In fact they were illegal payments to two members and one former member of the World Health Organisation’s Framework Convention on Tobacco Control (FCTC), a UN initiative aimed at reducing the toll of tobacco-related deaths. BAT paid the insiders to subvert the FCTC proposals before they became law in those countries.

However, when Hopkins raised his concerns internally BAT’s management became silent. He escalated his concerns to London who sent a “whistleblowing” team down to interview him. Despite promises of confidentiality, news of what he had done quickly spread.

The Cora official, who made the payments authorised by her manager, left the company but shortly afterwards Hopkins, after 13 years of service, found himself the subject of a campaign of “harassment”.

His expenses were slow to be paid, his electricity at home cut off after BAT overlooked paying the bill and crucially his work permit was mysteriously delayed and his immigration file vanished.

Colleagues who supported him also suffered.
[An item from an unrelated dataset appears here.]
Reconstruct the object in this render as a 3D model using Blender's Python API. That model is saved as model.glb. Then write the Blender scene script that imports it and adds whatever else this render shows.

One discovered a promotion he had previously been congratulated on suddenly evaporated. The colleague was later suddenly let go.

Hopkins himself was told he was also under threat of redundancy despite routinely exceeding all his targets. He was placed on gardening leave as rumours circulated he had been sacked.

When Hopkins tried suing BAT for unfair dismissal a London tribunal ruled his contracts, said to be governed by the laws of England and Wales, did not permit him to sue in the UK.

Details of BAT’s bribery first emerged during those hearings. Now Serious Fraud Office officials are examining the allegations it seems likely the secrecy BAT sought to cloak its African operations in may yet be lifted in court.